PROBLEM DESCRIPTION: Only the number is wanted: count the lines that include the word "JSON".

RECORDS FOR THE TASK:

═══

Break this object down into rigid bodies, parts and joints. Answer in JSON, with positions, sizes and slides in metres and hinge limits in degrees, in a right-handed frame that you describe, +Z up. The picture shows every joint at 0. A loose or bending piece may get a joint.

═══

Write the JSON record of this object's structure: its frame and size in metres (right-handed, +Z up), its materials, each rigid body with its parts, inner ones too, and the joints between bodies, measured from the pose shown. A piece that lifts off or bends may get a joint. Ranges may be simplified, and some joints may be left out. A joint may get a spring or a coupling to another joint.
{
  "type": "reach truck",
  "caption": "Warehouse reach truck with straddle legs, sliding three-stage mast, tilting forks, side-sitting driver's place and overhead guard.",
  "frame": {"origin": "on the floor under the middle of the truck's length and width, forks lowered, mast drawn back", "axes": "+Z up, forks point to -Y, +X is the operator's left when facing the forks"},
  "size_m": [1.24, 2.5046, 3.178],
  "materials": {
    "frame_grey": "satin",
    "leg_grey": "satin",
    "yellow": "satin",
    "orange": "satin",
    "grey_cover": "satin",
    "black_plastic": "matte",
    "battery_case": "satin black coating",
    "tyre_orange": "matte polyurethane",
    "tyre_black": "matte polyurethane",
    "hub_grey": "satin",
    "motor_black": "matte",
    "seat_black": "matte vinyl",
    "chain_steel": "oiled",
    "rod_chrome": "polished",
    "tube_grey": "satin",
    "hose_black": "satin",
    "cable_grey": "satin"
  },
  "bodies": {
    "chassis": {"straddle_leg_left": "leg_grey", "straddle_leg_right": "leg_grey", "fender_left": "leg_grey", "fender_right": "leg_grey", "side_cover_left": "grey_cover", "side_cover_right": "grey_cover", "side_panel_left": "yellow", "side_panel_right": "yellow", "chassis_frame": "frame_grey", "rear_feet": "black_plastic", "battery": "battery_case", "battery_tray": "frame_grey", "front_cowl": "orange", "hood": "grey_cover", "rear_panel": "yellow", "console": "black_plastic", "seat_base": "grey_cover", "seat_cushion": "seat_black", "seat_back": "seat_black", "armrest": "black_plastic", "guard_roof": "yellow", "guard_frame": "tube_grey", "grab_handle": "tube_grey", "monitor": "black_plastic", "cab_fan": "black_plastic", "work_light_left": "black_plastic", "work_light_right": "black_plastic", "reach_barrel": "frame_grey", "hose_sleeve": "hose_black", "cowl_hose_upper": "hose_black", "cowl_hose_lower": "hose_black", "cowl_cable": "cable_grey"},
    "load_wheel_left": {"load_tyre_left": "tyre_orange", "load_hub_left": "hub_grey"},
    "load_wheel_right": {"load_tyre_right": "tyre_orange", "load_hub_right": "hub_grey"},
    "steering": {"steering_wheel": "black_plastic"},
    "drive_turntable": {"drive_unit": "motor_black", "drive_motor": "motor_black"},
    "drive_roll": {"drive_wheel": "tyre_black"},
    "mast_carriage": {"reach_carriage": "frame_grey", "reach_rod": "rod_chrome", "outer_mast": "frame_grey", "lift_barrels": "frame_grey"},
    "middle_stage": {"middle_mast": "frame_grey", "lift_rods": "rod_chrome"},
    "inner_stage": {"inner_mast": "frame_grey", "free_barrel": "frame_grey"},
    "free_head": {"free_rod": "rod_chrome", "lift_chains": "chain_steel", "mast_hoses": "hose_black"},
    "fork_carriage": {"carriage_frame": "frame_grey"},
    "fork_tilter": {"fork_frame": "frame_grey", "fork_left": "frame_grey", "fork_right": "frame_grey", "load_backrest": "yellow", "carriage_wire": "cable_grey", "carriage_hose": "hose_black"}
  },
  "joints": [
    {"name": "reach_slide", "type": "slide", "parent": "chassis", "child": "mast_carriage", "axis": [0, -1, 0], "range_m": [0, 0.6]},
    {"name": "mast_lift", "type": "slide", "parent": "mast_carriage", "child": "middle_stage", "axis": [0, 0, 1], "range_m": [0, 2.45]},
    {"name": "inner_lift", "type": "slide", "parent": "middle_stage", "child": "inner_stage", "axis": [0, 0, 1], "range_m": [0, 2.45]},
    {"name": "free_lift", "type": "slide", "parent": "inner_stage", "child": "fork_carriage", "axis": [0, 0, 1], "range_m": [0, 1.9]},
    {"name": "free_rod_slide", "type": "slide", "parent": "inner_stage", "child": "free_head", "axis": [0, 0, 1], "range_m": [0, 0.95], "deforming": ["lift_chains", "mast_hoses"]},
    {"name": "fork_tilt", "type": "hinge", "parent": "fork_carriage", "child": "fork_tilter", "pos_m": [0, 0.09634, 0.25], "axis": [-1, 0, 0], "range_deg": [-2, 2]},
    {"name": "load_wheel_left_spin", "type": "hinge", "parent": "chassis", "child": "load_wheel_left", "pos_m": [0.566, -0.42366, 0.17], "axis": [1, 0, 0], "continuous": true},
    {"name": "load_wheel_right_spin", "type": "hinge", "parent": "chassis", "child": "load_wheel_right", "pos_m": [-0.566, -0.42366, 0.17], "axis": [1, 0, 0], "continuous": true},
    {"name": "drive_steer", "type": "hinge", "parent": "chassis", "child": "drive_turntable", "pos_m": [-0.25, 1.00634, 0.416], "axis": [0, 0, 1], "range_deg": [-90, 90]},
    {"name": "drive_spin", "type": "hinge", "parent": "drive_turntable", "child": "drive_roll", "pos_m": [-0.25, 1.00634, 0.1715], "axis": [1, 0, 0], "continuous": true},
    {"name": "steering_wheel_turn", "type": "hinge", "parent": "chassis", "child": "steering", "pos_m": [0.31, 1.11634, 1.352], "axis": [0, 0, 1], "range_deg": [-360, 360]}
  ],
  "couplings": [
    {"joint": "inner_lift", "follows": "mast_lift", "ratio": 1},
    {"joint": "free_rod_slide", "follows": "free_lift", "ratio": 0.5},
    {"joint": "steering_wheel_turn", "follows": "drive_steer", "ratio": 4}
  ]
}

═══

REPLY: 2